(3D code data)
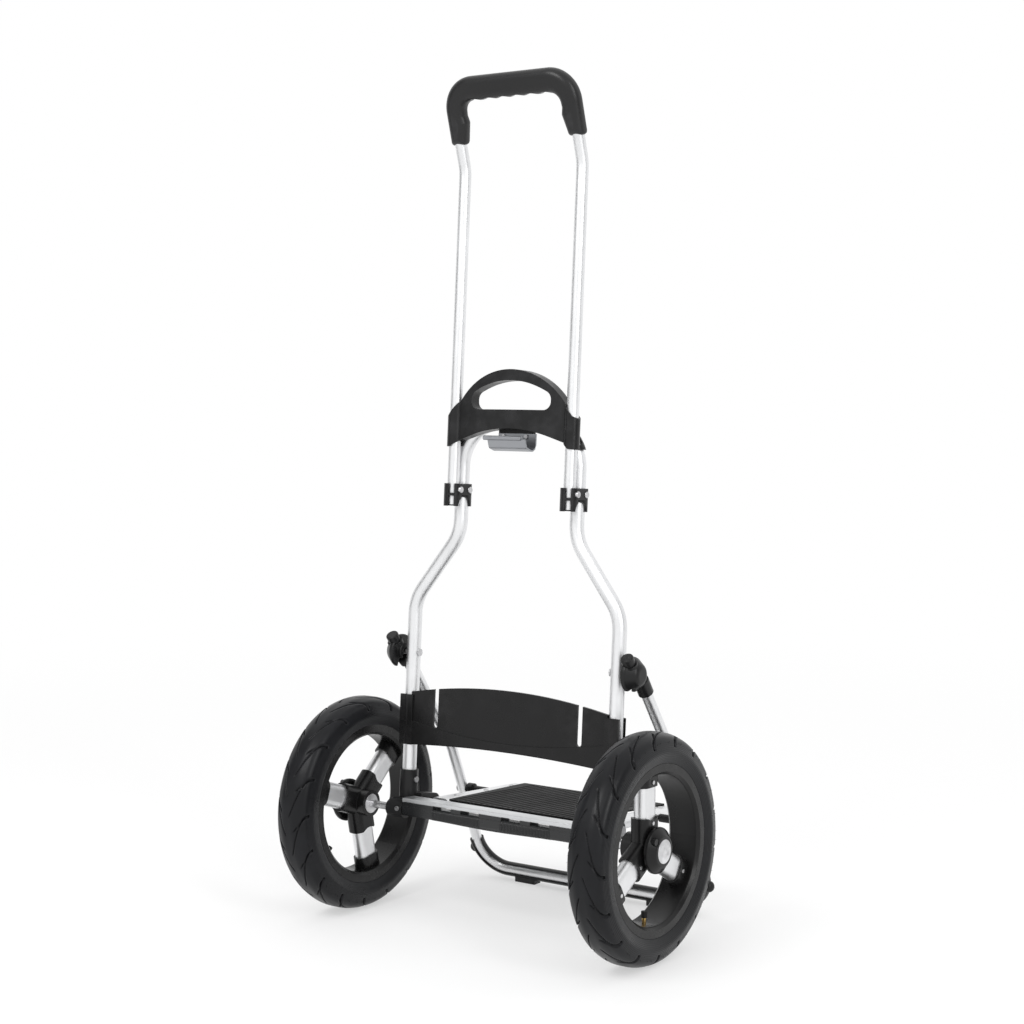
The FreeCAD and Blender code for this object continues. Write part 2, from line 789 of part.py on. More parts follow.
def make_catches():
    """Spring catches: a button in the tube's back wall, with a flange inside the tube."""
    inner = D["handle_back"] + D["handle_diameter"] / 2 - D["tube_wall"]
    button = rounded(rod("Y", D["catch_radius"], 5.3, D["handle_half"], inner - 1.6, D["catch_up"]), 1.2,
                     lambda edge: edge.BoundBox.YMin > 17)
    flange = rod("Y", 3.9, 1.0, D["handle_half"], inner - 2.6, D["catch_up"])
    pair("handle_catch", fuse(button, flange))


# ---------------------------------------------------------------- platform

def make_rails():
    """Rounded hollow rails of the platform, bored for the hinge pin and the loop pin."""
    low, high = D["rail_bottom"], D["rail_top"]
    inner, outer = D["rail_inner"], D["rail_outer"]
    wall = 1.8
    front, rear = D["rail_front"], D["rail_rear"]
    skin = slab("XZ", [(inner, low, 6), (outer, low, 6), (outer, high, 6), (inner, high, 6)], front, rear)
    core = slab("XZ", [
        (inner + wall, low + wall, 4.2), (outer - wall, low + wall, 4.2),
        (outer - wall, high - wall, 4.2), (inner + wall, high - wall, 4.2),
    ], front - 5, rear - 4)
    hinge = rod("X", D["hinge_pin_radius"] + D["pin_play"], 60, inner - 10, D["hinge_back"], D["hinge_up"])
    loop = rod("X", D["loop_pin_radius"] + D["seat_play"], 40, inner + 8, D["loop_pivot_back"],
               D["loop_pivot_up"])
    pair("platform_rail", cut(skin, core, hinge, loop))


def make_platform_deck():
    inner = D["rail_inner"] - 0.1
    bar = block((-inner, inner), (66, 72), (2.6, 8.2))
    node("platform_bar", rounded(bar, 1.4, lambda edge: edge.BoundBox.XLength > 50))
    top = D["rail_top"]
    plate = slab("XY", [
        (104, 38, 3), (118, 237, 3), (-118, 237, 3), (-104, 38, 3),
    ], top + 0.05, top + 0.05 + D["plate_thickness"])
    ribs = [block((x - 1.2, x + 1.2), (60, 230), (top - 3, top + 1)) for x in (-80, -40, 0, 40, 80)]
    skirt = block((-100, 100), (38, 40), (top - 8, top + 1))
    node("platform_plate", fuse(plate, skirt, *ribs))
    rivets = []
    for y in (84, 152, 214):
        head = common(ball(5.2, 124.5, y, top - 3.2), rod("Z", 4, 4, 124.5, y, top + 0.05))
        rivets.append(head)
    instance("platform_rivets", rivets + [mirrored(item) for item in rivets])


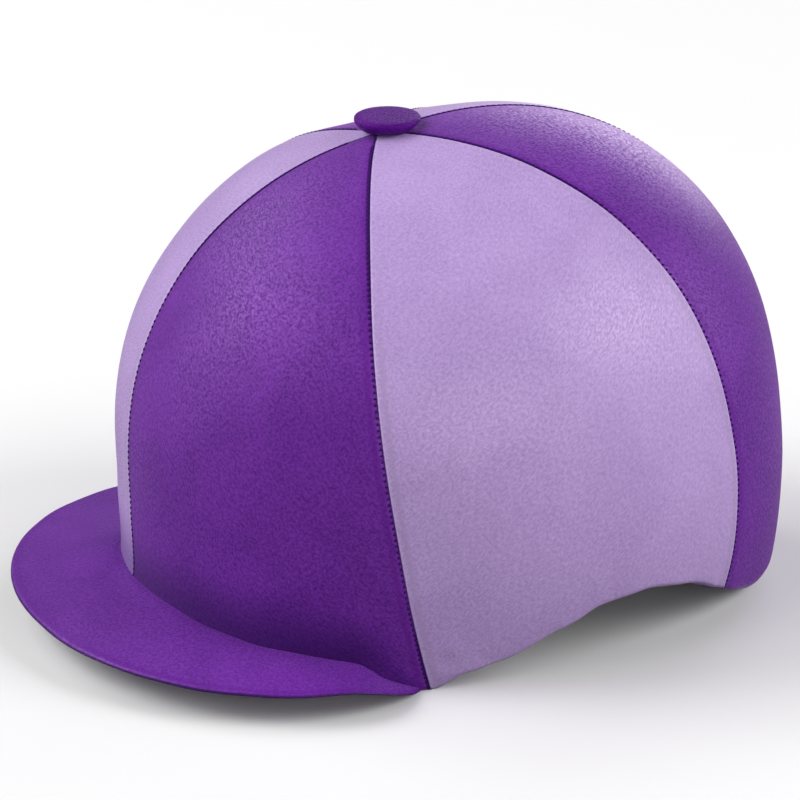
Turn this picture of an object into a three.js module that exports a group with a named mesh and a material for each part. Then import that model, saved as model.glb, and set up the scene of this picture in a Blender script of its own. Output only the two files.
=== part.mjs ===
// A jockey's cap cover in stretch satin: a crown of six gores in two colours, a soft peak, a
// covered button and a gathered elastic hem, standing on a table as it does when it isn't worn.
// Lengths are in millimetres and angles in degrees. The wearer faces -Y, their left side is +X
// and up is +Z. An angle round the crown is 0 at the front and grows towards the wearer's left.

import * as THREE from 'three';

const { degToRad, lerp, smoothstep, euclideanModulo } = THREE.MathUtils;

// Crown, in its own frame: the widest level is at zero and the apex straight above it
const crownHalfWidth = 110;
const crownFrontReach = 119.3;
const crownBackReach = 125.1;
const crownHeight = 116.1;
const crownPlanPower = 2.05;
const crownLeanAngle = 10.85;
const crownBaseHeight = 59.5;

// How the crown rounds off at its front, side and back: the power of its radius, the power of
// its height, and the share of its radius that it loses one tuckDepth below the widest level.
// The rounding of a narrow end gives way sooner to that of the side.
const crownRounding = {
  front: { radial: 2.24, vertical: 2.16, tuck: 0, narrowness: 1 },
  side: { radial: 1.86, vertical: 2.43, tuck: 0.158 },
  back: { radial: 2.31, vertical: 2.32, tuck: 0.047, narrowness: 3 },
};
const tuckDepth = 60;

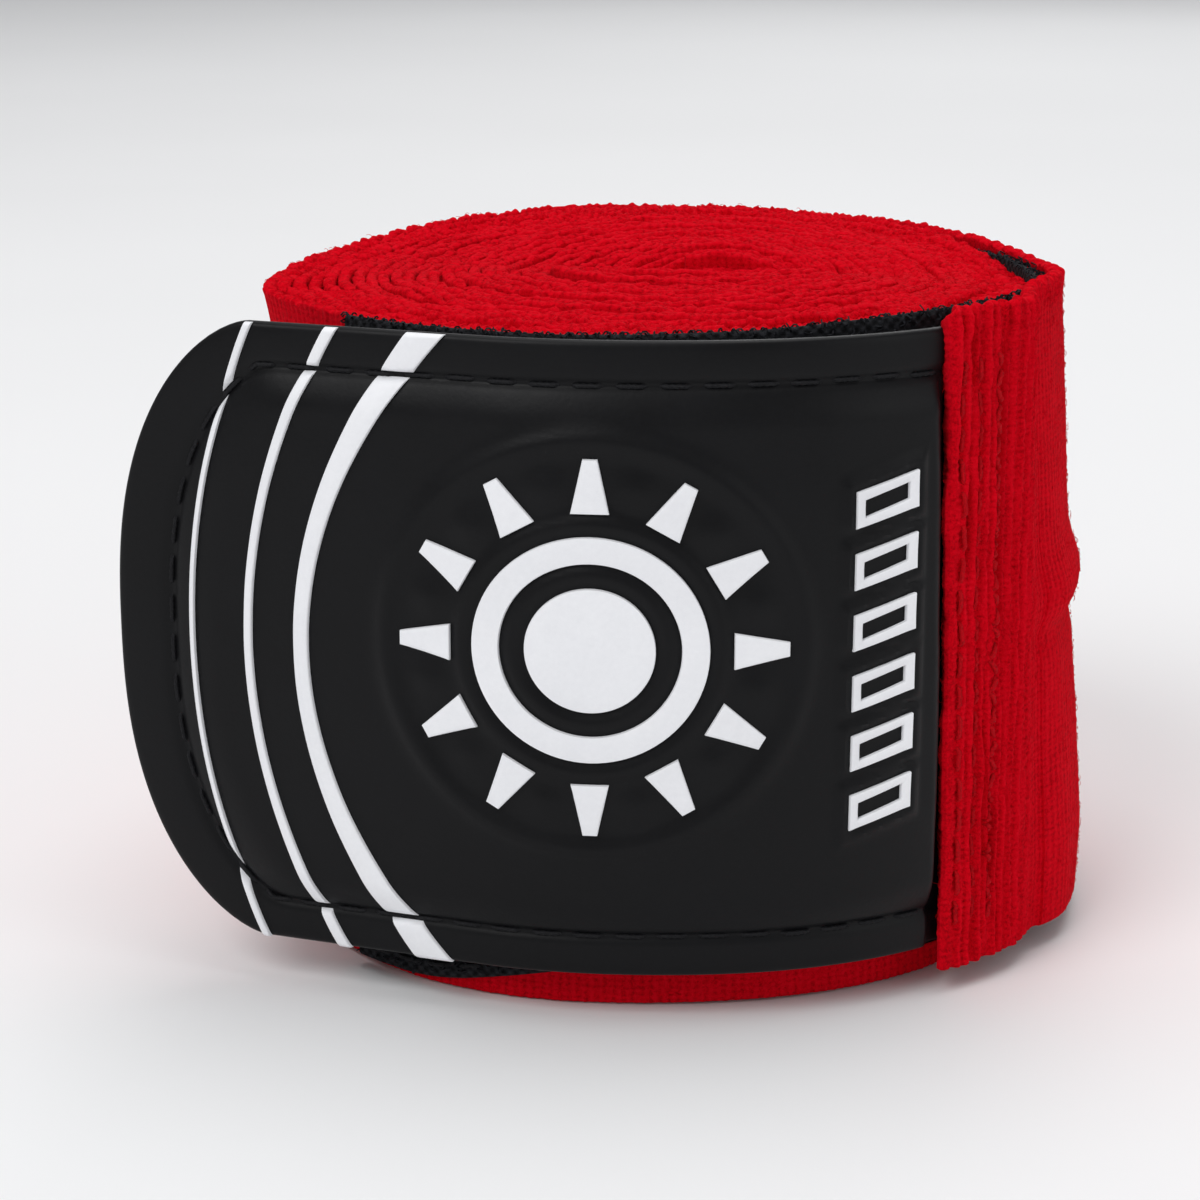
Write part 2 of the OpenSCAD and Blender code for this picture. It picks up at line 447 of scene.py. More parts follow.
class Nodes:
    """A short way to write a node material."""

    def __init__(self, name):
        self.material = bpy.data.materials.new(name)
        self.material.use_nodes = True
        self.tree = self.material.node_tree
        self.shader = self.tree.nodes["Principled BSDF"]

    def add(self, kind, inputs=None, **settings):
        node = self.tree.nodes.new(kind)
        for key, value in settings.items():
            setattr(node, key, value)
        for key, value in (inputs or {}).items():
            self.put(node.inputs[key], value)
        return node

    def put(self, socket, value):
        """Link a socket to another one, or give it a plain value."""
        if isinstance(value, bpy.types.NodeSocket):
            self.tree.links.new(value, socket)
        else:
            socket.default_value = value

    def math(self, operation, a, b=0.0):
        return self.add("ShaderNodeMath", {0: a, 1: b}, operation=operation).outputs[0]

    def noise(self, vector, scale, detail=2.0, rough=0.5):
        inputs = {"Vector": vector, "Scale": scale, "Detail": detail, "Roughness": rough}
        return self.add("ShaderNodeTexNoise", inputs).outputs["Fac"]

    def ramp(self, factor, stops):
        node = self.add("ShaderNodeValToRGB", {"Fac": factor})
        elements = node.color_ramp.elements
        while len(elements) < len(stops):
            elements.new(0.5)
        for element, (place, colour) in zip(elements, stops):
            element.position = place
            element.color = (*colour, 1)
        return node.outputs["Color"]

    def span(self, value, low, high, to_low, to_high):
        inputs = {"Value": value, "From Min": low, "From Max": high, "To Min": to_low, "To Max": to_high}
        return self.add("ShaderNodeMapRange", inputs).outputs[0]

    def spread(self, grain, low, high):
        """A value from low to high where a noise goes over its common range."""
        return self.span(grain, *COMMON, low, high)

    def mix(self, grain, dark, light):
        return self.ramp(grain, list(zip(COMMON, (dark, light))))

    def bump(self, height, distance, strength=1.0, normal=None):
        """distance is in millimetres."""
        inputs = {"Height": height, "Distance": distance * MM, "Strength": strength}
        if normal is not None:
            inputs["Normal"] = normal
        return self.add("ShaderNodeBump", inputs).outputs[0]

    def set(self, **inputs):
        for key, value in inputs.items():
            self.put(self.shader.inputs[key.replace("_", " ")], value)
        return self.material

    def weave(self):
        """Length along the cloth and height across it, in millimetres."""
        node = self.add("ShaderNodeAttribute", attribute_name="weave")
        parts = self.add("ShaderNodeSeparateXYZ", {0: node.outputs["Vector"]})
        return parts.outputs[0], parts.outputs[1]

    def place(self):
        """Where a point is, in millimetres."""
        where = self.add("ShaderNodeTexCoord").outputs["Object"]
        inputs = {0: where, 1: (1 / MM,) * 3}
        return self.add("ShaderNodeVectorMath", inputs, operation="MULTIPLY").outputs[0]

    def wave(self, value, pitch):
        return self.math("COSINE", self.math("MULTIPLY", value, 2 * math.pi / pitch))


def cotton(name, deep, mid, light):
    """Ribbed, slightly fuzzy cotton, with painted shade between the ribs and a painted highlight on the rib
    crests and where the fuzz stands up.
    """
    m = Nodes(name)
    where = m.place()
    s, z = m.weave()
    wobble = m.math("MULTIPLY", m.noise(where, 0.5), 0.5)
    rib = m.wave(m.math("ADD", s, m.math("MULTIPLY", wobble, 0.15)), RIB)
    row = m.wave(m.math("ADD", z, wobble), LOOP)
    fuzz_and_highlight = m.noise(where, 4.2, 5.0, 0.7)
    patch = m.noise(where, 0.22, 3.0)
    # knit sets both the bump and the colour: its valleys are painted shade and its crests a painted
    # highlight.
    knit = m.math("ADD", m.math("MULTIPLY", rib, 0.34), m.math("MULTIPLY", row, 0.2))
    tone = m.math("ADD", m.span(knit, -0.54, 0.54, 0.34, 0.58), m.spread(fuzz_and_highlight, -0.24, 0.24))
    tone = m.math("ADD", tone, m.spread(patch, -0.04, 0.04))
    # deep is the painted shade colour and light the painted highlight colour; patch adds random tone.
    colour = m.ramp(tone, [(0.05, deep), (0.45, mid), (0.95, light)])
    ribbed = m.bump(knit, 0.05, 0.8)
    rough = m.bump(fuzz_and_highlight, 0.22, 0.8, ribbed)
    fine = m.bump(m.noise(where, 14.0, 3.0, 0.8), 0.08, 0.6, rough)
    return m.set(Base_Color=colour, Roughness=m.spread(fuzz_and_highlight, 0.82, 0.98), Normal=fine,
                 Sheen_Weight=0.12, Sheen_Roughness=0.5, Sheen_Tint=(1.0, 0.03, 0.06, 1),
                 Specular_IOR_Level=0.03)


def mottled(name, dark, light, scale, depth, roughness=(0.75, 0.95), sheen=0.15):
    """Thread, webbing, pile or foam: a mottled colour over a fine rough surface."""
    m = Nodes(name)
    grain = m.noise(m.place(), scale, 4.0, 0.65)
    return m.set(Base_Color=m.mix(grain, dark, light), Roughness=m.spread(grain, *roughness),
                 Sheen_Weight=sheen, Normal=m.bump(grain, depth, 0.8), Specular_IOR_Level=0.12)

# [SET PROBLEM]
Taking the material above, extract exactly and only the lines from the line with "Turn this picture" to the line with "const crownBaseHeight = 59.5;", inclusive of both.

# [THE COMPLETED TASK]
Turn this picture of an object into a three.js module that exports a group with a named mesh and a material for each part. Then import that model, saved as model.glb, and set up the scene of this picture in a Blender script of its own. Output only the two files.
=== part.mjs ===
// A jockey's cap cover in stretch satin: a crown of six gores in two colours, a soft peak, a
// covered button and a gathered elastic hem, standing on a table as it does when it isn't worn.
// Lengths are in millimetres and angles in degrees. The wearer faces -Y, their left side is +X
// and up is +Z. An angle round the crown is 0 at the front and grows towards the wearer's left.

import * as THREE from 'three';

const { degToRad, lerp, smoothstep, euclideanModulo } = THREE.MathUtils;

// Crown, in its own frame: the widest level is at zero and the apex straight above it
const crownHalfWidth = 110;
const crownFrontReach = 119.3;
const crownBackReach = 125.1;
const crownHeight = 116.1;
const crownPlanPower = 2.05;
const crownLeanAngle = 10.85;
const crownBaseHeight = 59.5;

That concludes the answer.